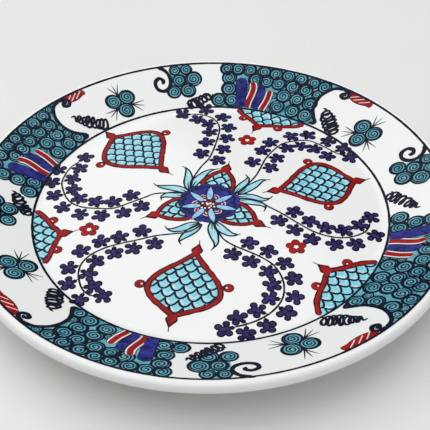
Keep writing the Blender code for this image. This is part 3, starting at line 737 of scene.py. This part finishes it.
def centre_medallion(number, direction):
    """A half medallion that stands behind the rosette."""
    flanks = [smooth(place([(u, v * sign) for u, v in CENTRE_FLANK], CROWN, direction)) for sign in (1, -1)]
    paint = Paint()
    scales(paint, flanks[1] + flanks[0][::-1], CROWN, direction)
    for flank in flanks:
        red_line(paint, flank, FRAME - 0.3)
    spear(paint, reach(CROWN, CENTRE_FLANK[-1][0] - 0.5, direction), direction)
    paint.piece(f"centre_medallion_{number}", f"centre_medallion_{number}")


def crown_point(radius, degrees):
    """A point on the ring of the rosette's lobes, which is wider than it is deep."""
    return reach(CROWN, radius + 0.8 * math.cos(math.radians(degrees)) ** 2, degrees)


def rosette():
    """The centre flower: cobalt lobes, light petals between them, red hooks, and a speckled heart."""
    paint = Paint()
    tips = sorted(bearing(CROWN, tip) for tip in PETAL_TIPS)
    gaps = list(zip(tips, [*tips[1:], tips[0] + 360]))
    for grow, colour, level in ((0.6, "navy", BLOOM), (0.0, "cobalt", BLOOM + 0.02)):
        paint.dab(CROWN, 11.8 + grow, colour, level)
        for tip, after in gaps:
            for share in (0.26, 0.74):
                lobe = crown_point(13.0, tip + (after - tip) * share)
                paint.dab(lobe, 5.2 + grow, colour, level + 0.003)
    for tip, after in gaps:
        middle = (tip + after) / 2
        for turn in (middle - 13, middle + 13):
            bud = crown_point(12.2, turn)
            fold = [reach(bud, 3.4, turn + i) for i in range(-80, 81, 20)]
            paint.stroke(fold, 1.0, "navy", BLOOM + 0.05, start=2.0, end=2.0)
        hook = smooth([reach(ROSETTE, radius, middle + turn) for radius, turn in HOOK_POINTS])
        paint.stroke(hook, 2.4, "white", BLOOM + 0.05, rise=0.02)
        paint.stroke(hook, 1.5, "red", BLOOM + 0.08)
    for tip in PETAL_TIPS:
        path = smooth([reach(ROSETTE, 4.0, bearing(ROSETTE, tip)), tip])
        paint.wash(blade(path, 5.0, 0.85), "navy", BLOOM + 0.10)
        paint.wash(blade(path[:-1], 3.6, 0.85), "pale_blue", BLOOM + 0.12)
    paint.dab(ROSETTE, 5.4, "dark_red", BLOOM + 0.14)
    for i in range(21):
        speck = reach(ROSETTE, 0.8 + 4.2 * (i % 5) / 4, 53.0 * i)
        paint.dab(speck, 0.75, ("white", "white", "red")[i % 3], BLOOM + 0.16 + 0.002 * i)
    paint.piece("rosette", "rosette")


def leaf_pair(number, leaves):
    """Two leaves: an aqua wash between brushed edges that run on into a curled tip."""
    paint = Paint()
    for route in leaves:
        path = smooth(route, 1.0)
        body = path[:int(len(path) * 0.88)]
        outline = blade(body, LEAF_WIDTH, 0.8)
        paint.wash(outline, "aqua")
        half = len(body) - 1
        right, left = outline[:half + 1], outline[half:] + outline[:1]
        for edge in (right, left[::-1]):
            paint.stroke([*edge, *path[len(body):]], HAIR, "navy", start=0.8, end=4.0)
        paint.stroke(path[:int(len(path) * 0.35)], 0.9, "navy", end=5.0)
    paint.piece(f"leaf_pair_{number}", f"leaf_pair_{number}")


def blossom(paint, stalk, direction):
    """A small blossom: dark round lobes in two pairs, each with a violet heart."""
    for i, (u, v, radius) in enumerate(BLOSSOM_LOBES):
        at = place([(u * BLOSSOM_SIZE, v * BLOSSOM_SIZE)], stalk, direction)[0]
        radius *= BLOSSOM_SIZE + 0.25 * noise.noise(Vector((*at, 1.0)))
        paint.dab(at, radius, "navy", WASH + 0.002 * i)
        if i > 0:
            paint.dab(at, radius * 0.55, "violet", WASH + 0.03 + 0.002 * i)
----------
Give again, word for word, the lines of the listing, starting at its first line and ending with the line containing "return reach(CROWN, radius".

◆ EXERCISE ANSWER:
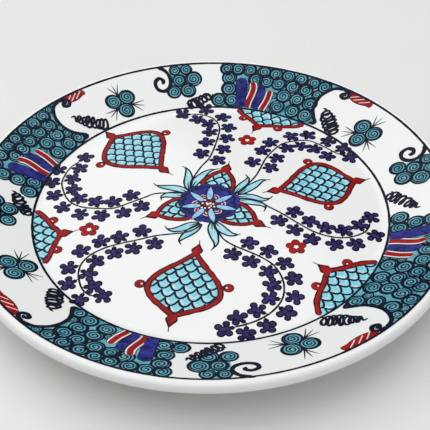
Keep writing the Blender code for this image. This is part 3, starting at line 737 of scene.py. This part finishes it.
def centre_medallion(number, direction):
    """A half medallion that stands behind the rosette."""
    flanks = [smooth(place([(u, v * sign) for u, v in CENTRE_FLANK], CROWN, direction)) for sign in (1, -1)]
    paint = Paint()
    scales(paint, flanks[1] + flanks[0][::-1], CROWN, direction)
    for flank in flanks:
        red_line(paint, flank, FRAME - 0.3)
    spear(paint, reach(CROWN, CENTRE_FLANK[-1][0] - 0.5, direction), direction)
    paint.piece(f"centre_medallion_{number}", f"centre_medallion_{number}")


def crown_point(radius, degrees):
    """A point on the ring of the rosette's lobes, which is wider than it is deep."""
    return reach(CROWN, radius + 0.8 * math.cos(math.radians(degrees)) ** 2, degrees)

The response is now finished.